Defendant has not established that Plaintiff was engaged in wilful misconduct at the time of the incident. There is no dispute that Defendant can be relieved of its obligations under the Jones Act if Plaintiff was engaged in “culpable misconduct.” Aguilar v. Standard Oil Co., 318 U.S. 724, 730-731 (U.S. 1943). Defendant relies on “reports” that Plaintiff had consumed alcohol, not that he actually was intoxicated at the time of the incident. Regardless, Plaintiff disputes that he was intoxicated at the time as he tested negative for alcohol. Fact 10 is in dispute.

Defendant has not established that Plaintiff would have been subject to disciplinary action if he had shown up for work under the influence of alcohol. Defendant cites Plaintiff’s deposition testimony, which states only that Plaintiff was told not to drink on the job. Fact 11 is not proved.

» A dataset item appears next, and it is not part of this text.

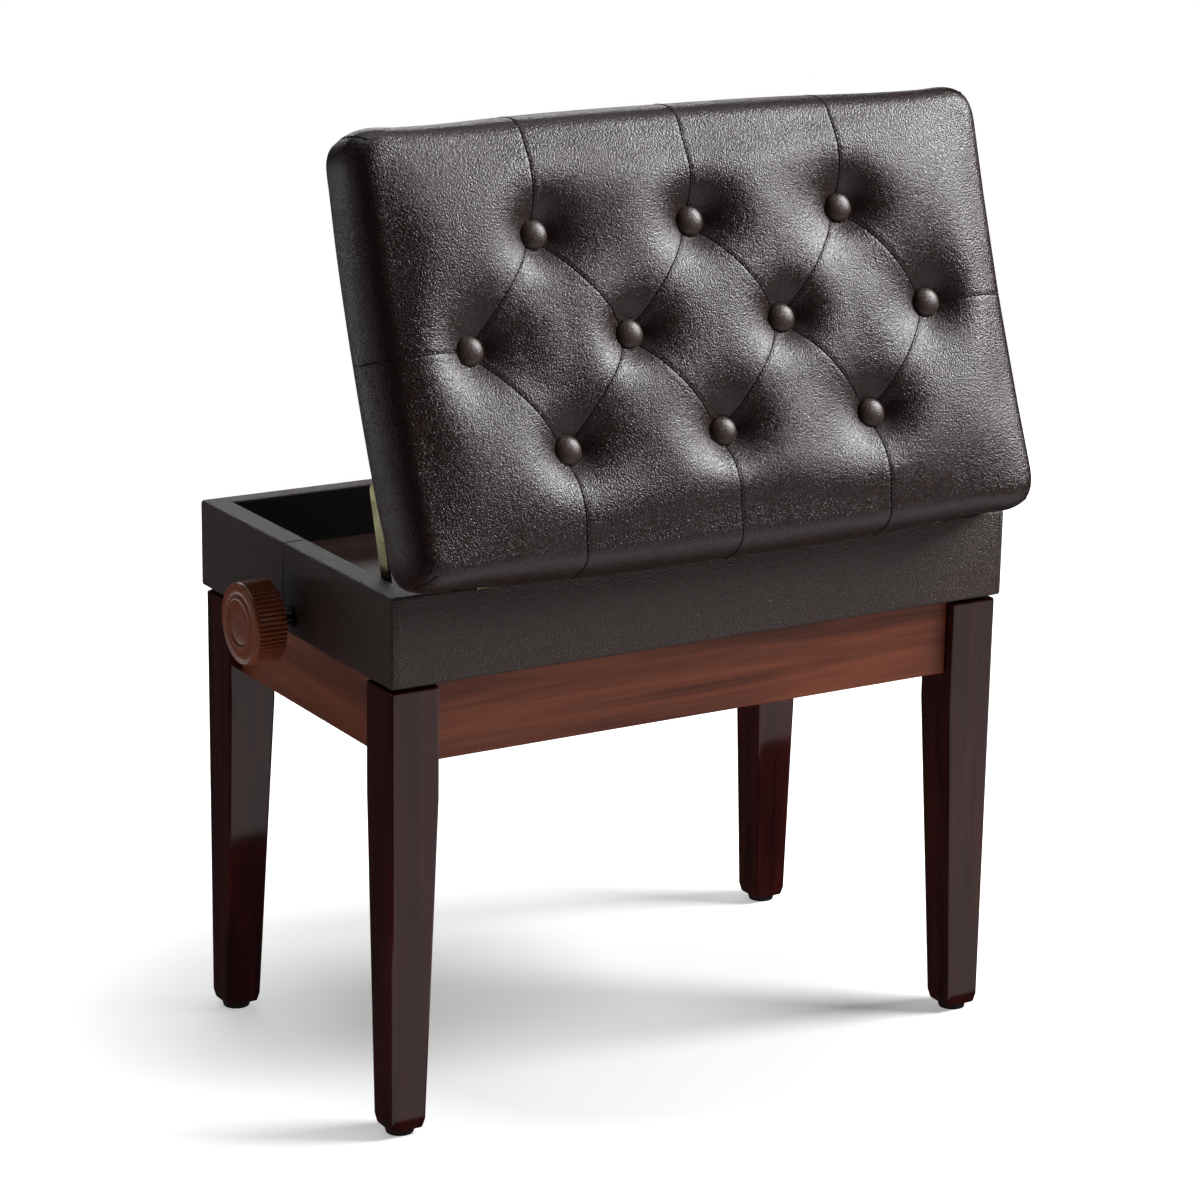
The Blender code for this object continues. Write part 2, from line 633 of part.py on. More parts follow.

Defendant’s argument that it can only be liable for negligence if it played any part in producing the injury for which damages are sought is not supported by authority. Motion 10:5-9. This contention misstates the basis for liability for negligence and for maintenance and cure. Defendant cites a case that was based on the shipowner’s liability for unseaworthiness, which is absolute. Ward v. American Hawaii Cruises, Inc., 719 F. Supp. 915, 921 (D. Haw. 1988). In that particular context of determining “unseaworthiness,” a finding of negligence was warranted where the employer’s negligence “played any part, even in the slightest, in producing the injury.” Ward v. American Hawaii Cruises, Inc., 719 F. Supp. 915, 922 (D. Haw. 1988). Defendant turns this sentence into a requirement that Plaintiff must show that Defendant had something to do with the motorcycle collision. Under the authority previously cited, Plaintiff must show that he was “generally answerable to the call of duty.”

Accordingly, Defendant’s motion is denied.